L’art de la simplicité et des détails
Andreea Bîrzu nous a donné davantage de détails sur ces objets préhistoriques qui constituent la pièce maîtresse de l’exposition du MNIR :
« Ces statuettes et vases représentent des figures de femmes dans leur plus grande diversité. La plus impressionnante, celle qui peut-être fera le lus réfléchir nos visiteurs, est celle représentant la maternité. Une maternité suggérée par certains détails anatomiques soigneusement choisis et modelés par les artisans de l’époque.
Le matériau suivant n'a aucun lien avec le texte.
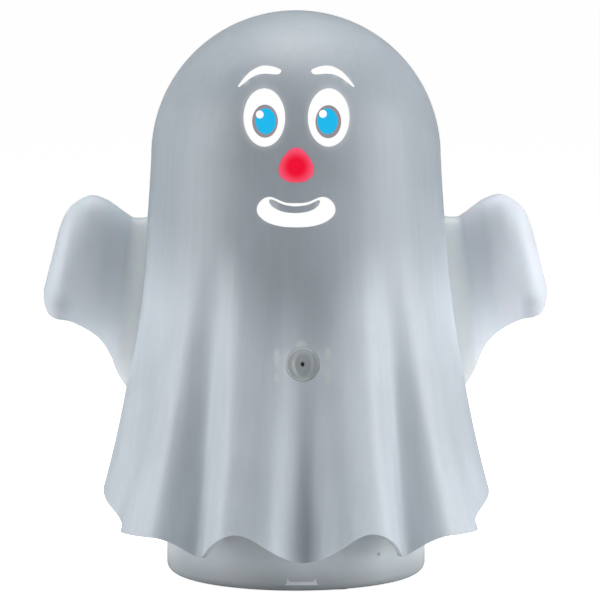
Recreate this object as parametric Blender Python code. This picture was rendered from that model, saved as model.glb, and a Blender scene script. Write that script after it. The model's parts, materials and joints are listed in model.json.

On distingue les seins et le pubis, la poitrine saillante… Très souvent, ces pièces s’inscrivent dans un décors élaboré, orné de motifs géométriques ou en spirale, incrustés à la surface du corps et qui évoquent probablement des vêtements, des coiffures ou encore des tatouages. C’est très fort, très expressif et très chargé émotionnellement et symboliquement aussi. Beaucoup de ces représentations sont de véritables chefs d’œuvres de l’art préhistorique. »
Qu’est-ce qui saute aux yeux des visiteurs de l’exposition « Femmes et maternité dans la préhistoire »? Andreea Bîrzu nous répond :
« La pièce la plus impressionnante représentant une silhouette féminine est celle de la maternité, suggérée par des détails anatomiques très subtiles et soigneusement modelés. La figure de la mère et son enfant, découverte à Rast, dans le département de Dolj, dans le sud-ouest de la Roumanie, est pour moi l’une des plus parlantes. »
Que cela nous apprend-t-il sur nos ancêtres ?
Que représentait ce type d’artéfacte pour les hommes et les femmes de l’époque ? Andreea Bîrzu nous explique :
« Ces artefacts nous fournissent des informations particulièrement précieuses sur le développement de la communauté, sur les croyances, les préoccupations et les idéaux des peuples d’un passé lointain. Ils illustrent des canons esthétiques et religieux spécifiques au monde néo-énéolithique, perçus comme expressions de la réalité, d’aspects de la vie quotidienne, de l’identité des femmes, ou comme représentations de divinités, de fécondité et de fertilité, ou encore comme des objets de culte. L’existence de ces artefacts est étroitement liée à la vie spirituelle des sociétés préhistoriques, représentant à travers des images symboliques les valeurs et le principe de la féminité. La féminité et la maternité étaient certainement sources de significations complexes pour l’homme préhistorique, significations qui restent ancrées dans la conscience collective de l’homme moderne.»
Comment le public a-t-il accueilli cette exposition du MNIR ? Andreea Bîrzu nous raconte :
« La réaction des visiteurs face à ces objets, que certains voient pour la toute première fois, est très intéressante. La plupart m’ont dit qu’ils étaient enchantés par l’expressivité de ces pièces, par leur capacité à attirer et à retenir leur regard comme un aimant. Certains se sont également dit émerveillés par l’extraordinaire pouvoir d’abstraction des artisans préhistoriques, capables de restituer avec des moyens simples et rudimentaires l’essence de la féminité qu’ils transposaient dans ces figurines d’argile et d’os. »
Un voyage dans le temps pour mieux comprendre notre rapport au monde d’aujourd’hui et notre imaginaire collectif autour de la figure de la féminité. L’occasion aussi d’en apprendre davantage sur nos ancêtres, ou tout simplement de passer un bon moment artistique.